• **WHAT YOU ARE ASKED TO DO**:
Copy each line that contains the word "model".

• **RECORDS SHOWN**:
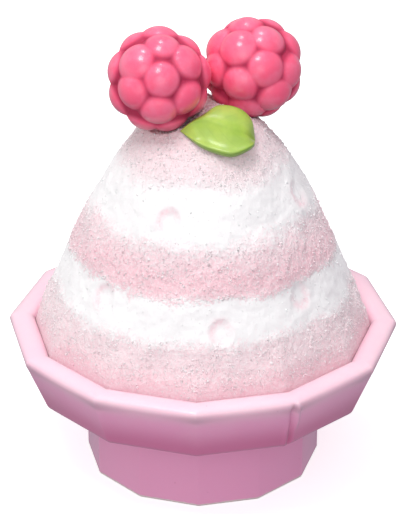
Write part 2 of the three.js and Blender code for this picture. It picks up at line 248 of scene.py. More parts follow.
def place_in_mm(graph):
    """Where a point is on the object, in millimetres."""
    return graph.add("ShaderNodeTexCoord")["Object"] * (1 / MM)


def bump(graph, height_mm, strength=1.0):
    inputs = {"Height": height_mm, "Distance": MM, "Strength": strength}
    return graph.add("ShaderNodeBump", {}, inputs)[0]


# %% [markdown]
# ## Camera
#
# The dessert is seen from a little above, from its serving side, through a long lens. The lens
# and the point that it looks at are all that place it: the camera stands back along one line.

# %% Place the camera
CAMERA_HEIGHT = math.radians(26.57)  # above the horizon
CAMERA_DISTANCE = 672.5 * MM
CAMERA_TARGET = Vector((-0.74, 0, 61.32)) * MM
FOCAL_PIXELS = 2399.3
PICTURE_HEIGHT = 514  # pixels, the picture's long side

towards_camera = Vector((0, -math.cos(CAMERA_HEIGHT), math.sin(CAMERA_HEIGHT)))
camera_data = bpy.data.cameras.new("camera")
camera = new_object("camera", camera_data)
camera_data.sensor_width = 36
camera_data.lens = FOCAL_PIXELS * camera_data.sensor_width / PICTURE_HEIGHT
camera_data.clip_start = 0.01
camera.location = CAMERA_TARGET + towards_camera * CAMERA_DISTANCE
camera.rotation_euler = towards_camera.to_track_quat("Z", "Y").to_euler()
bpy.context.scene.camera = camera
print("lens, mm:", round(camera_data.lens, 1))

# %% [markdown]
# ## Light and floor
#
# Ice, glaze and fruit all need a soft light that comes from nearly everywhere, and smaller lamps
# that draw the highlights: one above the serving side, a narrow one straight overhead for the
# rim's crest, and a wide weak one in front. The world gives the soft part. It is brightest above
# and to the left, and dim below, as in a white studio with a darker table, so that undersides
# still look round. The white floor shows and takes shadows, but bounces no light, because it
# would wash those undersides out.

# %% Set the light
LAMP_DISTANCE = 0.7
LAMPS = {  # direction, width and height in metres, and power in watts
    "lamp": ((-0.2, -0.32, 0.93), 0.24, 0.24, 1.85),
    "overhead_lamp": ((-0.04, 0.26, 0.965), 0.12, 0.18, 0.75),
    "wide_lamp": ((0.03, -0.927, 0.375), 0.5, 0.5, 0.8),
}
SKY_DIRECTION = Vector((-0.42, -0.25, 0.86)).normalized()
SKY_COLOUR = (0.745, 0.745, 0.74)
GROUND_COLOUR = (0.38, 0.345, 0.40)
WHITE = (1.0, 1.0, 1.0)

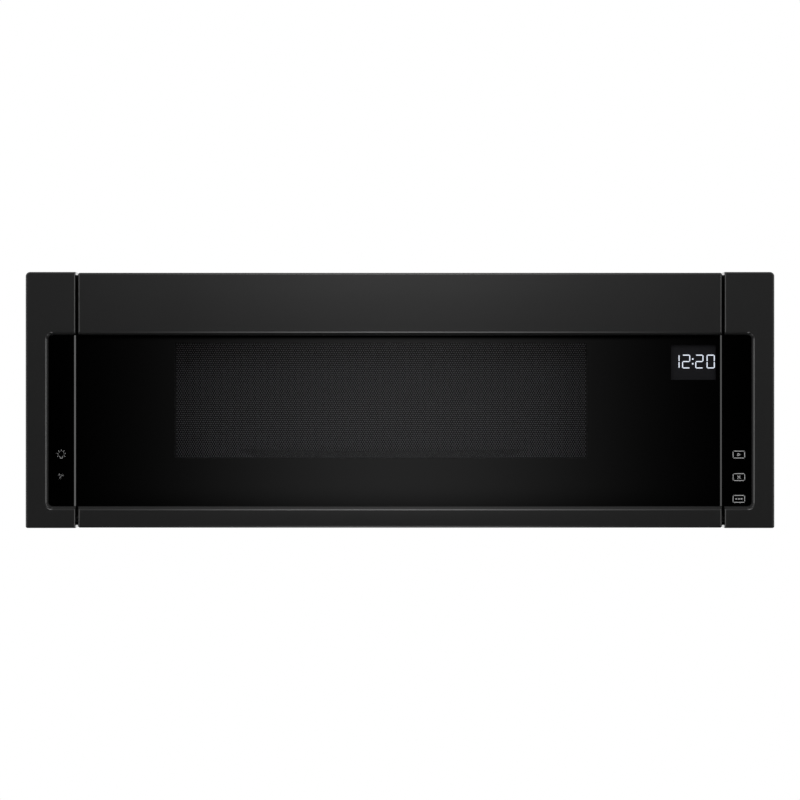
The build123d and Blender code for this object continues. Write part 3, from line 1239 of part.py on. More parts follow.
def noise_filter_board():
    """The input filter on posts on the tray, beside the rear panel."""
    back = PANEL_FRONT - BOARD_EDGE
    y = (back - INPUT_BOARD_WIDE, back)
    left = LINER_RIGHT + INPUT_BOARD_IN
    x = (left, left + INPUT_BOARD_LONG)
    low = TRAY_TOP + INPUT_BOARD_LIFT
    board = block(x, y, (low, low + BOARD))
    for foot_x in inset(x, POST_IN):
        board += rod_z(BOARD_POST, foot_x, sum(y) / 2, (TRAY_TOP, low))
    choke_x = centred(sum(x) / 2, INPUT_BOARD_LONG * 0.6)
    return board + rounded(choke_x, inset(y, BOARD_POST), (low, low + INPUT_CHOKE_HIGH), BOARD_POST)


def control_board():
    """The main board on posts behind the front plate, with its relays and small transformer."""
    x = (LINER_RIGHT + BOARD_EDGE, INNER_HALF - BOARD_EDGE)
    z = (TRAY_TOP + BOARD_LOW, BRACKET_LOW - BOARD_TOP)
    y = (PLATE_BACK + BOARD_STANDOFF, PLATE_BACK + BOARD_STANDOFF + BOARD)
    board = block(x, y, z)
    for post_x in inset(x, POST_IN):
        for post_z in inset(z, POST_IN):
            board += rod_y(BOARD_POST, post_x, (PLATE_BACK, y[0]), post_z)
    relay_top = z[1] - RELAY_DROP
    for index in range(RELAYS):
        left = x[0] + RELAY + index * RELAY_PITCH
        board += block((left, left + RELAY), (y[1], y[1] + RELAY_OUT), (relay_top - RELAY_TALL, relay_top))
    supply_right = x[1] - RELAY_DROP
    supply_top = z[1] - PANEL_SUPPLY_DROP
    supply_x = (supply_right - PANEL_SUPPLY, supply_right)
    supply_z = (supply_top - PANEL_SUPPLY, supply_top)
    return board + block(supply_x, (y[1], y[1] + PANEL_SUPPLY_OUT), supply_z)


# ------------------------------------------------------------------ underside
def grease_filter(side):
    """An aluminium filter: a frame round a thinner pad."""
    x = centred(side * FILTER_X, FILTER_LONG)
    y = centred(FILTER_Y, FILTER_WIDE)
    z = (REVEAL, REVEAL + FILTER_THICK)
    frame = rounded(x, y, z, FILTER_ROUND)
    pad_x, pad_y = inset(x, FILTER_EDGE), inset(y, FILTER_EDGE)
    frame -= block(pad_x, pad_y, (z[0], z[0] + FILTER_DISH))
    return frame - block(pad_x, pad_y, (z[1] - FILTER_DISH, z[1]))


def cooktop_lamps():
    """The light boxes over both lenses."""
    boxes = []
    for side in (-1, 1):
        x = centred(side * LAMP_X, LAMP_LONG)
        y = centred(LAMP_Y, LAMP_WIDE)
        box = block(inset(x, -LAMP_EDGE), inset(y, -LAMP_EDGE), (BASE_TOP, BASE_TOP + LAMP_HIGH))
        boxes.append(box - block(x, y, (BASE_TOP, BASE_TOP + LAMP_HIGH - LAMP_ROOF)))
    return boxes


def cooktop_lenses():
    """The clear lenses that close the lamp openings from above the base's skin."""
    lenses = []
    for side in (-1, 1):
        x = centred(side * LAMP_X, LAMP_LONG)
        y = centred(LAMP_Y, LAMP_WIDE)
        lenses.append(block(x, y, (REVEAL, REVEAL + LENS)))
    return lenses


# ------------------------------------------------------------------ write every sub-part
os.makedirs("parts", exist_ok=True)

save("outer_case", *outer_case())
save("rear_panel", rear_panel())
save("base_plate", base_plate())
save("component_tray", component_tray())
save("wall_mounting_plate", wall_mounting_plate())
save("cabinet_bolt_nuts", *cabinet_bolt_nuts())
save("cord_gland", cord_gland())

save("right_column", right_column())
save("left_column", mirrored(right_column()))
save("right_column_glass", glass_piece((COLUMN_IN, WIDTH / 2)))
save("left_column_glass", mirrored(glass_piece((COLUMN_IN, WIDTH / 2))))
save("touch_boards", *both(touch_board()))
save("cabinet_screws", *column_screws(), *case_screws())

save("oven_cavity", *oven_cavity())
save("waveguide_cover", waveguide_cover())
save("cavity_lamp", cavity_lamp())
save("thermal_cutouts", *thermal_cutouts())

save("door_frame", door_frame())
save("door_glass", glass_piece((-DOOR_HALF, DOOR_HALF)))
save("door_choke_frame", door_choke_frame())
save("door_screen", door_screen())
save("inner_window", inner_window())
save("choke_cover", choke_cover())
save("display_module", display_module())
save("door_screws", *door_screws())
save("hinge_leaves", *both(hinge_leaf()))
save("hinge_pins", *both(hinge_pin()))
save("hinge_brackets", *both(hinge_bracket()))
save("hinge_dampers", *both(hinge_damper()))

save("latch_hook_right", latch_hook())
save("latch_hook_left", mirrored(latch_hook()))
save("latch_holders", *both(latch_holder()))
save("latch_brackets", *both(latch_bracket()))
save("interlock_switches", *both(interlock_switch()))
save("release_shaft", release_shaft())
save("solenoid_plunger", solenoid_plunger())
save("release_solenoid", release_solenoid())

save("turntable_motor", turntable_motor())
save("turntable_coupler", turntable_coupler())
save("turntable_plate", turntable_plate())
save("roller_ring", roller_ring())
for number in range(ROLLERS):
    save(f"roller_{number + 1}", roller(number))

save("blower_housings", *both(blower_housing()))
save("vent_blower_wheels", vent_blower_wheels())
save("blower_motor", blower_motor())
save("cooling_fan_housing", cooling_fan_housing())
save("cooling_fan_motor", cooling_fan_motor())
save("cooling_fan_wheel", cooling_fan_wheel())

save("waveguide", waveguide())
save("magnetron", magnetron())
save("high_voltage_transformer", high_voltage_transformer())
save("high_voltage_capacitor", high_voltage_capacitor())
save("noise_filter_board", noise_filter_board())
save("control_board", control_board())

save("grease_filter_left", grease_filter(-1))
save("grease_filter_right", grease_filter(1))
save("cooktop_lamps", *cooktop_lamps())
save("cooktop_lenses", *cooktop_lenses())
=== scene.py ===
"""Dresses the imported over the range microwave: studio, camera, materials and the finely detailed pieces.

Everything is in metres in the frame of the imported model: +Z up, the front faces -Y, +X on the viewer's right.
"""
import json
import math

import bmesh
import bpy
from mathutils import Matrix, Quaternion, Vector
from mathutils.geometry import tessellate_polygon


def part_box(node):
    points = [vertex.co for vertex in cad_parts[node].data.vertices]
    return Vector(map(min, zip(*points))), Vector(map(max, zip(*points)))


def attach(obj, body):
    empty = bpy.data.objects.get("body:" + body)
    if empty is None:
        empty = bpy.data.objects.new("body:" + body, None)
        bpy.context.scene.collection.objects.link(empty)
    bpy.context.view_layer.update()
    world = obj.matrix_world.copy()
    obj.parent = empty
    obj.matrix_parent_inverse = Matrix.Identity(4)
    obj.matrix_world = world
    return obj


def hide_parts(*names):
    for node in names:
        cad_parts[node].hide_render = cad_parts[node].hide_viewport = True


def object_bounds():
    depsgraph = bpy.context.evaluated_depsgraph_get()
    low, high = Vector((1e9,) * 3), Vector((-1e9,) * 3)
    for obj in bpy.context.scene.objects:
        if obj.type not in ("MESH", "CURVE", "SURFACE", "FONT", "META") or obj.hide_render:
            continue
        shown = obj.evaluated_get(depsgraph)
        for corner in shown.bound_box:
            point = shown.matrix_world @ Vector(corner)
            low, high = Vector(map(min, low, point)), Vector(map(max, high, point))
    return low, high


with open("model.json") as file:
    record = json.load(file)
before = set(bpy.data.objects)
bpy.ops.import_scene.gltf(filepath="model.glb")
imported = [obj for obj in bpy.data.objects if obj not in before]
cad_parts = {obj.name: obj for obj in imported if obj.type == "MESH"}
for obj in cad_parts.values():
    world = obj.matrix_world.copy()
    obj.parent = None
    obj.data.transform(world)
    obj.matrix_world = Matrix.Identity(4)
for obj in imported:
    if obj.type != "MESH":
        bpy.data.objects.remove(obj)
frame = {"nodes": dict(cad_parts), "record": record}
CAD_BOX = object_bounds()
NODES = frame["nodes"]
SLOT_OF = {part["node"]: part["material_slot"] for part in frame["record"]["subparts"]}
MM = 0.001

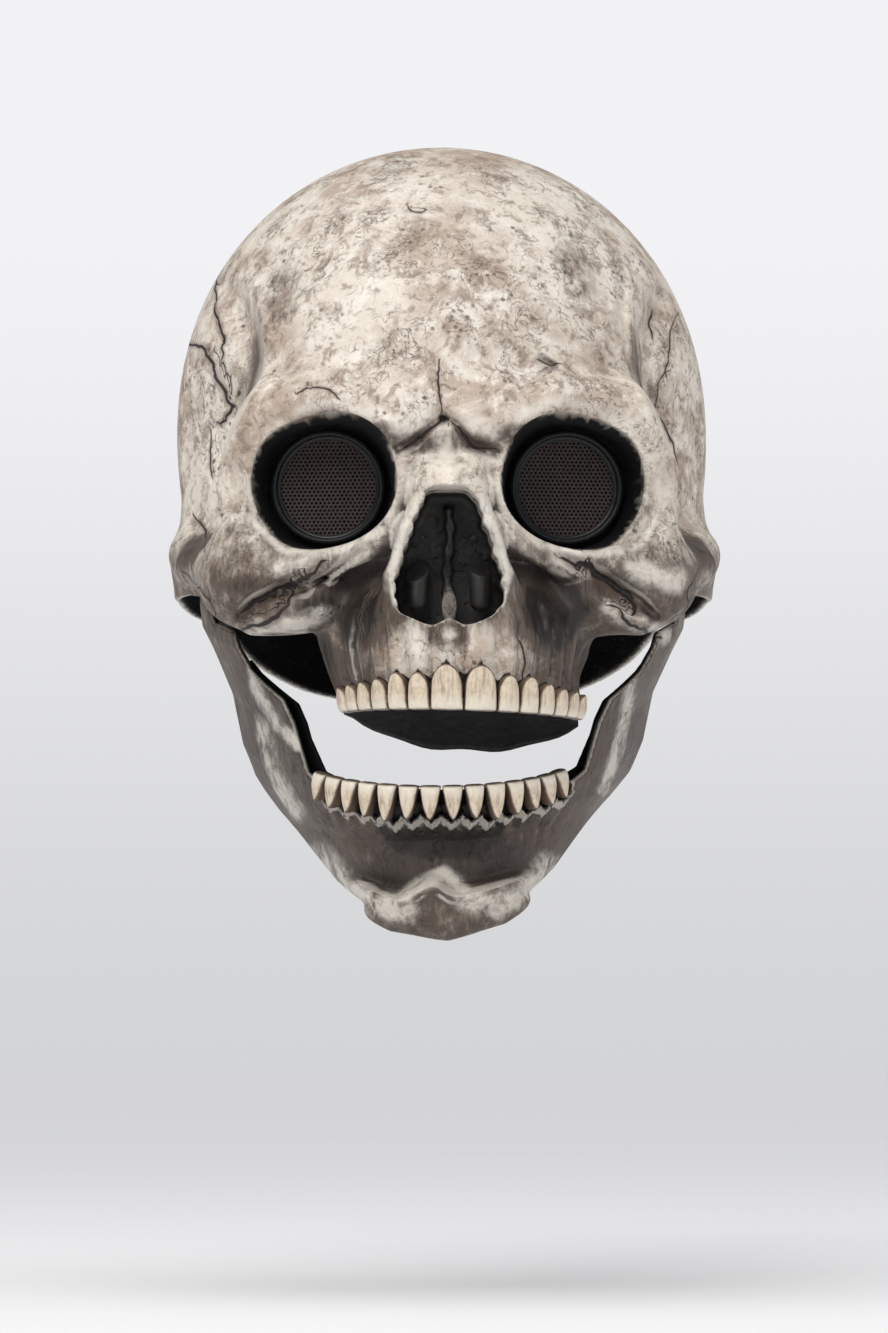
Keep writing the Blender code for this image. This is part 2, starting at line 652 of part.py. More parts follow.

• **WRITTEN REPLY**:
Everything is in metres in the frame of the imported model: +Z up, the front faces -Y, +X on the viewer's right.
with open("model.json") as file:
bpy.ops.import_scene.gltf(filepath="model.glb")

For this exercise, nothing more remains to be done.